If you — like me — are a fan of (or, at the very least, familiar with) Glazer’s last film, 2013’s Under the Skin, then you might assume you know what to expect going into The Zone of Interest. While bearing no similarities in plot, Under the Skin nevertheless approaches its starkly terrifying material with ostensibly flat direction. No fancy camera movements, no twisty-turny narratives, no lavish sets, no extravagant performances gunning for an Academy Award sizzle reel. To a certain extent, this does accurately describe both films. However, The Zone of Interest takes Glazer’s distinct approach a step further by eliminating some of the more stylized elements of the former film for an even more grounded effort. (The only true slips out of the real world and into the void come in the form of brief digressions shown in an unsettling black and white negative.)

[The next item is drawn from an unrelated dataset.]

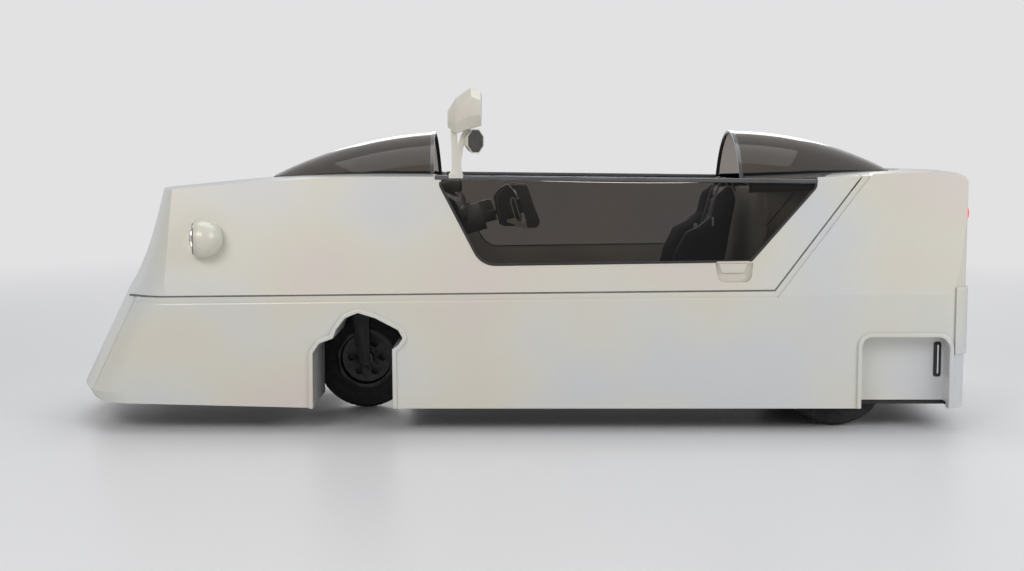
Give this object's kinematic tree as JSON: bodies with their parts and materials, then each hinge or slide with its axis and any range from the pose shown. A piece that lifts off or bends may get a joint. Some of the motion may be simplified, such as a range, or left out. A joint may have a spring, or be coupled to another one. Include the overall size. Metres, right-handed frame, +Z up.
{
  "type": "three wheeled car",
  "caption": "Low single-seat three wheeled car with a lift-up canopy, clear domes before and behind an open cockpit, and a steered front wheel.",
  "frame": {"origin": "on the floor at the middle of the car's length and width", "axes": "+X from nose to tail, +Y to the car's right, +Z up"},
  "size_m": [3.396, 1.192, 1.2599],
  "materials": {
    "pearl_white": "pearl gloss",
    "smoked_glass": "smoked",
    "dark_trim": "satin",
    "dark_plastic": "matt",
    "pale_liner": "satin",
    "seat_leather": "grained",
    "yoke_leather": "grained",
    "grey_steel": "satin",
    "tyre": "matt",
    "rim": "satin",
    "chrome": "polished",
    "lamp_glass": "clear",
    "red_lamp": "glossy",
    "blank_plate": "satin",
    "mirror_glass": "mirror"
  },
  "bodies": {
    "chassis": {"floor_pan": "dark_plastic", "body_side_left": "pearl_white", "body_side_right": "pearl_white", "rear_body": "pearl_white", "rear_bumper": "pearl_white", "arch_lips": "pearl_white", "recess_lips": "pearl_white", "arch_liners": "pale_liner", "recess_panels": "pearl_white", "wheel_housing": "dark_plastic", "wheel_boxes": "dark_plastic", "rear_bulkhead": "pale_liner", "dash": "dark_plastic", "steering_column": "dark_plastic", "steering_head": "grey_steel", "seat_base": "seat_leather", "seat_back": "seat_leather", "seat_sides": "seat_leather", "pedals": "dark_plastic", "battery_box": "dark_plastic", "motor": "grey_steel", "rear_axle": "grey_steel", "hinge_bracket": "grey_steel", "jack_pads": "dark_plastic", "tow_socket": "grey_steel", "tail_lamps": "red_lamp", "plate": "blank_plate"},
    "canopy": {"canopy_front": "pearl_white", "canopy_side_left": "pearl_white", "canopy_side_right": "pearl_white", "canopy_rear": "pearl_white", "deck_panels": "dark_trim", "front_dome": "smoked_glass", "rear_dome": "smoked_glass", "front_dome_rim": "dark_trim", "rear_dome_rim": "dark_trim", "side_windows": "smoked_glass", "window_rails": "dark_trim", "door_pulls": "pearl_white", "lamp_pods": "pearl_white", "lamp_rings": "chrome", "lamp_lenses": "lamp_glass", "mirror_stalk": "pearl_white", "mirror_shell": "pearl_white", "mirror_small": "pearl_white", "mirror_glasses": "mirror_glass", "hinge_lugs": "grey_steel"},
    "fork": {"front_fork": "grey_steel"},
    "wheel_front": {"tyre_front": "tyre", "rim_front": "rim"},
    "wheel_rear_left": {"tyre_rear_left": "tyre", "rim_rear_left": "rim"},
    "wheel_rear_right": {"tyre_rear_right": "tyre", "rim_rear_right": "rim"},
    "yoke": {"yoke": "yoke_leather"}
  },
  "joints": [
    {"name": "canopy_hinge", "type": "hinge", "parent": "chassis", "child": "canopy", "pos_m": [-1.595, 0, 0.15], "axis": [0, -1, 0], "range_deg": [0, 50]},
    {"name": "steer", "type": "hinge", "parent": "chassis", "child": "fork", "pos_m": [-0.633, 0, 0.45], "axis": [0, 0, 1], "range_deg": [-32, 32]},
    {"name": "front_wheel_spin", "type": "hinge", "parent": "fork", "child": "wheel_front", "pos_m": [-0.603, 0, 0.2], "axis": [0, -1, 0], "continuous": true},
    {"name": "rear_left_wheel_spin", "type": "hinge", "parent": "chassis", "child": "wheel_rear_left", "pos_m": [1.196, -0.38, 0.2], "axis": [0, -1, 0], "continuous": true},
    {"name": "rear_right_wheel_spin", "type": "hinge", "parent": "chassis", "child": "wheel_rear_right", "pos_m": [1.196, 0.38, 0.2], "axis": [0, -1, 0], "continuous": true},
    {"name": "yoke_turn", "type": "hinge", "parent": "chassis", "child": "yoke", "pos_m": [-0.012, 0, 0.808], "axis": [0.9613, 0, 0.2756], "range_deg": [-100, 100]}
  ],
  "couplings": [
    {"joint": "yoke_turn", "follows": "steer", "ratio": 3}
  ]
}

Hüller’s performance in The Zone of Interest also took me back to Under the Skin. Whereas in that film Scarlett Johansson’s alien character (Laura, as she’s named in the script but never explicitly called on-screen) searches for human traits to adopt so she can better blend in with us mortals, Hüller’s Hedwig has suppressed the same human traits that would prevent her from accepting existence under Nazism. She is the inverted version of Laura, a black and white negative who has shed those basic human traits to become the compliant, complicit spouse of a high-ranking Nazi. 

It’s a question worth asking: How (not to mention why) do you make an emotionless, even-keeled movie about such unfathomable real-life horrors of the not-too-distant past with troubling current-day resonance? The cinematography by Łukasz Żal and score by Mica Levi are essential factors in Jonathan Glazer’s complicated equation. Żal’s pragmatic digital shots show the full picture — the Höss family in the foreground, the manmade barrier in the middle ground and Auschwitz just beyond in the background. Meanwhile, the inimitable Levi delivers an uncharacteristically pared-down but nonetheless fitting soundtrack. There’s no romanticization, no glorification. Only vérité.

From its naturalistic dialogue to its relatively plotless proceedings, its observational interludes to its unemotional portrayal of life in and around concentration camps, The Zone of Interest dares to challenge the premise of a “Holocaust movie” as we’ve come to understand them over the years. Placed alongside Schindler’s List, The Boy in the Striped Pajamas and Inglorious Basterds — all contemporary titles that spend a lot of time from the SS perspective — The Zone of Interest is clearly a radical departure. Once it arrives at its subversive, medium-bending conclusion, it’s already cemented its status as one of the toughest, most difficult historical dramas of its era — and one of the most distinctive works of the decade so far.